Yep, the lite version works great! This is really impressive. Definitely has the warioware vibes. The faces the pancake flipping guy makes had me in stitches.

In my opinion it would be better if all control methods used the same set of icons (directional arrows would work). As it stands, if I want to play with someone else, they have to learn the game using a different set of symbols, and if they go back and play it single player they'll always use letters even if they used numbers before. It's sort of confusing.

Didn't work for me. Ironic, given the name. Looks cool though!

I really like the music. Game is simple but it's clear that some effort went into it.

Seems sort of unfair to me, occasionally spikes would appear for instance in a line right in front of the exit, at which point there isn't really anything I can do since I obviously can't jump down to there but if I stay on the playform a spike will appear there soon enough as well. Obviously this is harder to program, but fewer, more cleverly placed spikes would be better than large numbers in obvious roadblock configurations. That said, the visuals are awesome and I quite like the AI character (although I guess he's not terribly unique). Excited to see where this goes!

Cool game! One technical issue I had: the embedded player on the itch.io page cuts off the edges of the game, so I had to fullscreen it in order to see the timer. There might be a setting you need to change in itch, if not you could put a message to remind people to fullscreen.

The background audio is awesome. Very creepy.
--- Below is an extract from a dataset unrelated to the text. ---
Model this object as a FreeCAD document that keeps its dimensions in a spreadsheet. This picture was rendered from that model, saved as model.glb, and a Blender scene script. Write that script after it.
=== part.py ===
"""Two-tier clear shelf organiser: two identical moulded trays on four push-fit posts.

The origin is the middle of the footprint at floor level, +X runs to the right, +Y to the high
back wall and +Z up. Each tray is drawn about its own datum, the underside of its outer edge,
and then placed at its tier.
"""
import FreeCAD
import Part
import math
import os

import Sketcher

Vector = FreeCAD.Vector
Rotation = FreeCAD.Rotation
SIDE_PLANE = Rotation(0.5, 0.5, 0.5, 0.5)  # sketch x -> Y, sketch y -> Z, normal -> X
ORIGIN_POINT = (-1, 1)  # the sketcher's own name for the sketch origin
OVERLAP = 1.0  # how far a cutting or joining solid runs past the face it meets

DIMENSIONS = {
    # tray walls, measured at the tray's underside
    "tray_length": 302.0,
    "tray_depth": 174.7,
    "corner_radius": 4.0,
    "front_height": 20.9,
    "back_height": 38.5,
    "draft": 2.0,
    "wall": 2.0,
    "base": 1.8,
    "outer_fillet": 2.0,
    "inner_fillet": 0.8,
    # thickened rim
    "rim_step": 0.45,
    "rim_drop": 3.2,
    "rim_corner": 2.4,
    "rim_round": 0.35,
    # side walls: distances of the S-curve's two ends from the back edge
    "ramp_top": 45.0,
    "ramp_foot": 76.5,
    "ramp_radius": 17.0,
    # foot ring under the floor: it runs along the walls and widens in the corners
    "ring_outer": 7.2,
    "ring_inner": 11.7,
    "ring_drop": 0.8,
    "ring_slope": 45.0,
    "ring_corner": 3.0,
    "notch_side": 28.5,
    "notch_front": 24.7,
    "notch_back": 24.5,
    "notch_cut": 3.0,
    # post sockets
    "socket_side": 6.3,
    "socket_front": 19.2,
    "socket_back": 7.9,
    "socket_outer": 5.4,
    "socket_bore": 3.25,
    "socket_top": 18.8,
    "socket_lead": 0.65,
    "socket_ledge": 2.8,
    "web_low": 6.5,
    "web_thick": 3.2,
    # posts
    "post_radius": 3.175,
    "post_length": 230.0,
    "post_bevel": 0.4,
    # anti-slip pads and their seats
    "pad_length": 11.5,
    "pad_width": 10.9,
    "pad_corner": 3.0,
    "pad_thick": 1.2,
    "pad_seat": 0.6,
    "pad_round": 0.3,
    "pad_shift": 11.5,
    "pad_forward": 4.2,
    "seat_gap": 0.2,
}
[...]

You might be able to cross fade the end onto the beginning so it doesn't fade out when it loops, although that's a minor gripe. The gameplay was engaging, and it definitely had the feeling of being slowly overwhelmed by a horde of zombies. The graphics were functional (I like the font choice) but I think you could do a lot more with the art if you wanted to. Some shadows or other lighting effects would be neat, as would more variation in the zombies. I wasn't really sure what the spike ball things were.

I beat the game on my first try, so perhaps it could be a touch harder. Keep it up!

This was really weird. I quite like the art, although I got pretty motion sick after a while (which doesn't normally happen to me). I got stuck wandering around for a long time before I found the ending, and I don't really feel like I understood it, so I'm a little bit dissapointed I guess, but I don't regret playing it. I just wish more of the mysteries got paid off. I feel like some aspect of this probably went over my head.